At nearly 2 a.m., the ice was littered with cameramen and people handing out Stanley Cup caps and T-shirts. Bettman was on the ice handing out the Conn Smythe Trophy and the Cup. There was no way to take it all back.

But what if No Goal really was .... no goal?

"We're in the locker room and all of a sudden somebody said, 'He was in the [bleeping] crease,' " Sabres goalie Dominik Hasek said in an interview with The News last year. "My first reaction was 'Let's get back on the ice.' But it's 2 o'clock in the morning and I look at everyone and it's like, 'I'm already out of my pants. It's impossible.'

"I said we should go back out there but then I realized, 'This is stupid.' My jersey is off, one of my pads is off. People would have to wait another 15 minutes to get dressed again. It was pretty clear that nothing can change at that time."

"I wish I had thought to throw one of my crutches at the refs," defenseman Rhett Warrener joked at '90s Night in KeyBank Center on Jan. 4, referring to the leg injury he suffered in Game 5. "It was disheartening.

"Whether you agreed with it or not, I thought it was a goofy rule to begin with but it was the rule. And it had been called all year. Everyone knew it wasn't a goal but everyone was on the ice. It was too late. You just live with it."

As 20 years have passed, the disputed goal is said to have cost the Sabres the Stanley Cup. In reality, nothing could be further from the truth.

It cost them a chance at the Cup, sure. Certainly the best one in franchise history. But only a chance, and with no guarantee of success.

Let's not forget the Sabres were losing the series, three games to two. They nearly won the game in the second overtime, but a James Patrick shot clanged off the crossbar behind Stars goalie Ed Belfour and harmlessly careened out of play.

So just imagine somebody wearing a white, black and red goathead became a hero after 2 a.m., sending the fans off to last call to celebrate a Game 6 victory.

Now it's off to Game 7 in Dallas on June 22, 1999, but the Sabres' offense is still firing blanks and playing a Dallas team that was 9-3 at home in the playoffs.
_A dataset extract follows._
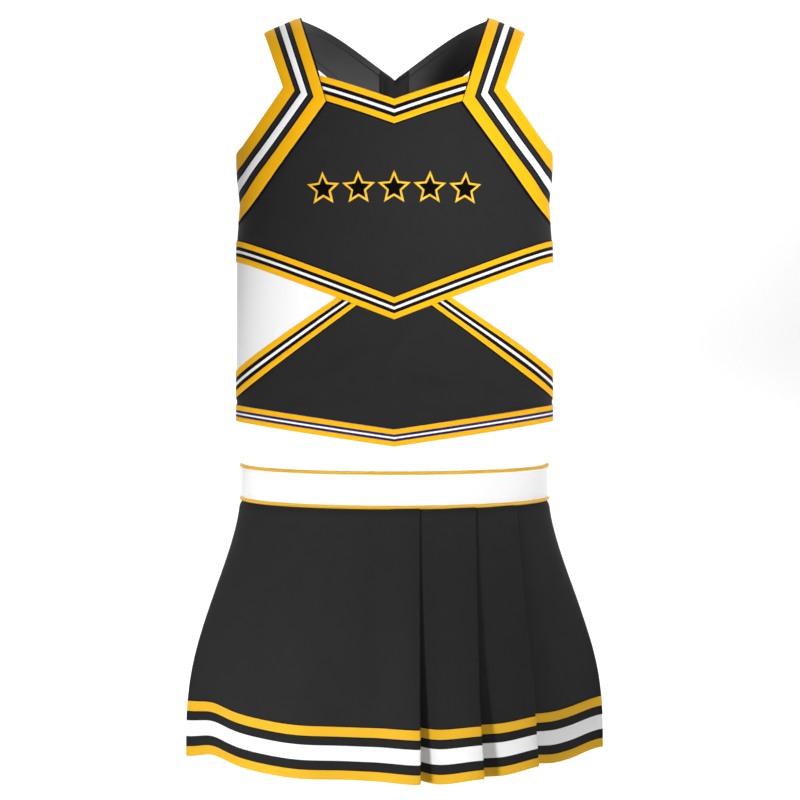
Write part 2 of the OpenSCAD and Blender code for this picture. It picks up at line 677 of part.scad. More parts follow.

Remember, Buffalo scored one goal in the final 207 minutes, 14 seconds of the series. One. It was Stu Barnes' snapshot that forged the 1-1 tie in Game 6 with 1:39 left in the second period.

The Sabres didn't score more than two goals in regulation in any game of the series (the 3-2 Game 1 victory was on a Jason Woolley overtime goal). They had a measly 30 shots on goal combined in splitting Games 3 and 4 at home, with each ending in a 2-1 score.

Belfour was outplaying Hasek in the series, blanking Buffalo in Game 5 and shutting out the Sabres for 130:44 until Barnes' goal in Game 6. Hasek had a few shaky moments in the series, capped by the terrible short side goal he allowed to Jere Lehtinen that put the Sabres behind after just 8:09 of Game 6.

The Buffalo offense was toast much of the series. Barnes was the only player with more than one goal. Miroslav Satan, a 40-goal man in the regular season, didn't score in any of the six games.

Still, it would have come down to one game in Dallas' Reunion Arena. The Sabres won twice in each of their Cup final appearances and have never played a game in franchise history where a victory would give them the Cup.

They would have had that chance in a Game 7 that never came. Captain Michael Peca has always rued that lost opportunity.

"I thought we were a great team because a great team isn't always made up of great players," Peca said at '90s Night. "Look at the Rangers and Leafs through the '90s. Not the Cup year for the Rangers in '94. After that, they signed a lot of free agents and didn't achieve anything really. All that individual talent doesn't make a great team.

"Having a group of guys that cares about nothing more than the group success more than any individual, that's what a great team is. And that's what we were. Sure, we weren't loaded with individual talent except for maybe Dom. We were a great team because we bought in and had the same vision of what we wanted to do."

Hull has famously taunted Buffalo fans over the years about the goal. And in reality, it's a normal hockey play in most seasons. Just not in 1999.

"After that game, I was walking down the hallway,” Peca recalled. “He was doing an interview as I was walking down the hallway and I heard him. Basically, he said, ‘It’s a bad rule anyway.’ So, the whole premise is he acknowledged that the goal shouldn’t have counted, but it was a bad rule so it doesn’t matter anyway. Frustrating, to say the least.”